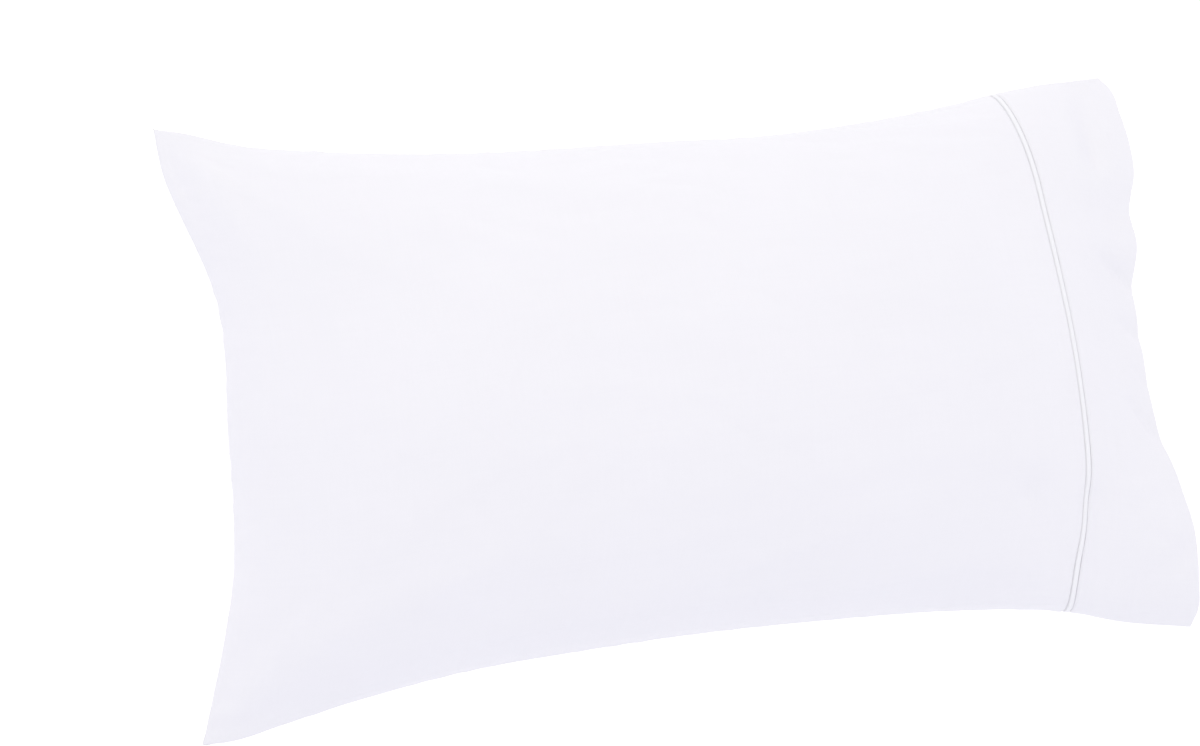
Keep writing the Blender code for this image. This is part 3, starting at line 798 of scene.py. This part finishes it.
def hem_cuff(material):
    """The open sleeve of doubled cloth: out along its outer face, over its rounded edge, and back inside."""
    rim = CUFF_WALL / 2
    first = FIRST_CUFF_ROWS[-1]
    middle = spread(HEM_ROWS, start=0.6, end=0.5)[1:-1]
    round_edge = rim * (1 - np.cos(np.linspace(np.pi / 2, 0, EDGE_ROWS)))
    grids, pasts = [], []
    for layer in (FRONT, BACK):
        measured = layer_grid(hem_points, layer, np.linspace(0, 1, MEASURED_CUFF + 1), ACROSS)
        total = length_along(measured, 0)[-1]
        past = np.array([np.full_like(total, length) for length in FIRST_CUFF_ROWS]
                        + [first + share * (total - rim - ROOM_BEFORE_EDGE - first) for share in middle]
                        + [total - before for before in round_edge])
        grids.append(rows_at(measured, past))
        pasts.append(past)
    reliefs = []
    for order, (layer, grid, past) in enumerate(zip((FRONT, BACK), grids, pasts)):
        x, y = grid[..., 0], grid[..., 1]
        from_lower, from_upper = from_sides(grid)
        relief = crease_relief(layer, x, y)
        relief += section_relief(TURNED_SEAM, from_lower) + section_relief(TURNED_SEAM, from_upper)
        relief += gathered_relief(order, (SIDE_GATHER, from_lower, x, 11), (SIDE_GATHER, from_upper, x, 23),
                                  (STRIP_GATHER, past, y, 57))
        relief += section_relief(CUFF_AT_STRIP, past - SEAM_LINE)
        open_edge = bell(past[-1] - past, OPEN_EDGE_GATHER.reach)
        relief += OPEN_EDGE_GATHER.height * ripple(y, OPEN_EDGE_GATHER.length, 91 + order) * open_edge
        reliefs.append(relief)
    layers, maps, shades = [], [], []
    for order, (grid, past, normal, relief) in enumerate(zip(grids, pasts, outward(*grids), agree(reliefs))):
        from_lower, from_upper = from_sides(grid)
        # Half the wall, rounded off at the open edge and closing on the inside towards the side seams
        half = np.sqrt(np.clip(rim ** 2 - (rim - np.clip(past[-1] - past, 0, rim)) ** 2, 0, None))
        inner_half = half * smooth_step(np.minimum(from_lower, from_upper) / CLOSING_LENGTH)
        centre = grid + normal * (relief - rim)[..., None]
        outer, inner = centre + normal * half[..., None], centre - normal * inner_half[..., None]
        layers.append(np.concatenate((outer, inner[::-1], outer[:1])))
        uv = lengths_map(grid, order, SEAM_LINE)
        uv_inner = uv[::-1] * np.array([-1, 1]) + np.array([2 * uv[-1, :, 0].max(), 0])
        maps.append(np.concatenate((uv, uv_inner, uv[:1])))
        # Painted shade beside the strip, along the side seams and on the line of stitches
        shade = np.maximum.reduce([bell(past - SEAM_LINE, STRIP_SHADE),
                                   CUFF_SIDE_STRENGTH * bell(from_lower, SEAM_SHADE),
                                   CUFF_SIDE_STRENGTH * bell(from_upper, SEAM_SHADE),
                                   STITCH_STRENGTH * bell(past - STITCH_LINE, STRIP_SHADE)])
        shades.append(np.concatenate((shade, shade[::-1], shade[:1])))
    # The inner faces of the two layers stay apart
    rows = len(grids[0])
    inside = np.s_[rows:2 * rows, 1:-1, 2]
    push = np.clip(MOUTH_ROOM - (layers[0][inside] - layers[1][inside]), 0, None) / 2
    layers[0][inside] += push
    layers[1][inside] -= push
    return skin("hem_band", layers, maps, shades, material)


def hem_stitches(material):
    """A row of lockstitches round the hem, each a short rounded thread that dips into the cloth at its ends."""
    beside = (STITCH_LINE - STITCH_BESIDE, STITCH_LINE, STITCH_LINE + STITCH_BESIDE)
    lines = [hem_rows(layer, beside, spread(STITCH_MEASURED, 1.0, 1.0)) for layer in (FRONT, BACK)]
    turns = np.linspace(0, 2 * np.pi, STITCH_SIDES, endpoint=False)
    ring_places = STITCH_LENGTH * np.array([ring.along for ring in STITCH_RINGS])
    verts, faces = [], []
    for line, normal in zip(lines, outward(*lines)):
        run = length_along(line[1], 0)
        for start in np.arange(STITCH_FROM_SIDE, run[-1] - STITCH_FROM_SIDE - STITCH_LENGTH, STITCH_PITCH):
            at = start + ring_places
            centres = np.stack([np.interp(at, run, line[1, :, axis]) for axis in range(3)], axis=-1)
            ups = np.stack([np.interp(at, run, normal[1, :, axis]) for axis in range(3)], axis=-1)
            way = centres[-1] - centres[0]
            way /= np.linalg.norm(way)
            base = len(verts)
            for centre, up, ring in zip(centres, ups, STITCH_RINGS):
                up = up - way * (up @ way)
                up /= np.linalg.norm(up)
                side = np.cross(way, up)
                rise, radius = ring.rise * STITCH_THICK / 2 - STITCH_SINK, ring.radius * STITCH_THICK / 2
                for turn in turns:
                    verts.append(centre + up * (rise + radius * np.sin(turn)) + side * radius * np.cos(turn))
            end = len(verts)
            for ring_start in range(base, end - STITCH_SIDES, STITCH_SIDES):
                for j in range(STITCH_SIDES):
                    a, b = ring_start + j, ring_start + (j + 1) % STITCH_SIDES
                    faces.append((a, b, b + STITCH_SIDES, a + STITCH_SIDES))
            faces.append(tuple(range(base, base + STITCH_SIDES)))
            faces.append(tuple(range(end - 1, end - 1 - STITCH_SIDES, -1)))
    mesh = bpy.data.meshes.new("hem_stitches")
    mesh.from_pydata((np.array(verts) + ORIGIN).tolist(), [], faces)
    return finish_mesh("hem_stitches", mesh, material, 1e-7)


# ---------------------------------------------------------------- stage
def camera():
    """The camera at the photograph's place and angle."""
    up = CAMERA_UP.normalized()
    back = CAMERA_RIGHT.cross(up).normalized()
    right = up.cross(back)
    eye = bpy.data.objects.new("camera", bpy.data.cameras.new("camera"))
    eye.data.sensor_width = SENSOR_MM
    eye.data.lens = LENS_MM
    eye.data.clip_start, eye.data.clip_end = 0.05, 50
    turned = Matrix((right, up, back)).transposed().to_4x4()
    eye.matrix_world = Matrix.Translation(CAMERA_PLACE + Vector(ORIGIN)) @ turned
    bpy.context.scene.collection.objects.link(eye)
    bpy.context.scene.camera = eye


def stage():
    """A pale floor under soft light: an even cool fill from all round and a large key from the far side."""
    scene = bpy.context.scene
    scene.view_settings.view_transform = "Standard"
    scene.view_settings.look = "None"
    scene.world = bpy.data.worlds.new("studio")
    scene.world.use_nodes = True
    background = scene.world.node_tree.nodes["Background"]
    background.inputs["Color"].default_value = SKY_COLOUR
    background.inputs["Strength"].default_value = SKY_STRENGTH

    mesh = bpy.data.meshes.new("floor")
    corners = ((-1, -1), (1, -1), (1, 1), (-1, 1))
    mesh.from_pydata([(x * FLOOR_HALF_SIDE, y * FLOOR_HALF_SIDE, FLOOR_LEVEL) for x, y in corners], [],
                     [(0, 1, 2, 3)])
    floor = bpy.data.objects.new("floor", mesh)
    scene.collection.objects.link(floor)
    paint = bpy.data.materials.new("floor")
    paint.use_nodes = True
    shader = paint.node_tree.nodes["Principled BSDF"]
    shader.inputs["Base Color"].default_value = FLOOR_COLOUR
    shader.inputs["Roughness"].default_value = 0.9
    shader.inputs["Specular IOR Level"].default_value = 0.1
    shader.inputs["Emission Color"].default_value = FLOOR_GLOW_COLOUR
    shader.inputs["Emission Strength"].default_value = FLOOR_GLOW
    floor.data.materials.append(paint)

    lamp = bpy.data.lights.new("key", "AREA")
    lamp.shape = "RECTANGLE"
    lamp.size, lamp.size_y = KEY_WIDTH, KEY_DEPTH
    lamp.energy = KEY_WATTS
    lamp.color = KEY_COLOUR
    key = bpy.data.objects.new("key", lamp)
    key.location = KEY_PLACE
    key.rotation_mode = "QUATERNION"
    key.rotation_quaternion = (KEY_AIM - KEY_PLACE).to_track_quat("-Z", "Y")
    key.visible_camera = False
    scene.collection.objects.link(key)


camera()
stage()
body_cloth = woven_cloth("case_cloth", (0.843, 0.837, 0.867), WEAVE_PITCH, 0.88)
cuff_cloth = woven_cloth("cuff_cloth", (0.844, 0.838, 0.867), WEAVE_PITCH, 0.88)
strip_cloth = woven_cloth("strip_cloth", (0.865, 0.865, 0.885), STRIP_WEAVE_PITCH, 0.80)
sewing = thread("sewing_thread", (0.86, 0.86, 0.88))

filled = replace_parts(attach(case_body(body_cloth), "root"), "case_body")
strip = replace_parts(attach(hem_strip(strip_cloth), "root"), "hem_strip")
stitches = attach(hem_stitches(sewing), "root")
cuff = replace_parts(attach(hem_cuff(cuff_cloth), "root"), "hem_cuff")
§ §
SET TASK - Only lines with "root" are wanted here; list each of them.

RESPONSE TO THE TASK -
filled = replace_parts(attach(case_body(body_cloth), "root"), "case_body")
strip = replace_parts(attach(hem_strip(strip_cloth), "root"), "hem_strip")
stitches = attach(hem_stitches(sewing), "root")
cuff = replace_parts(attach(hem_cuff(cuff_cloth), "root"), "hem_cuff")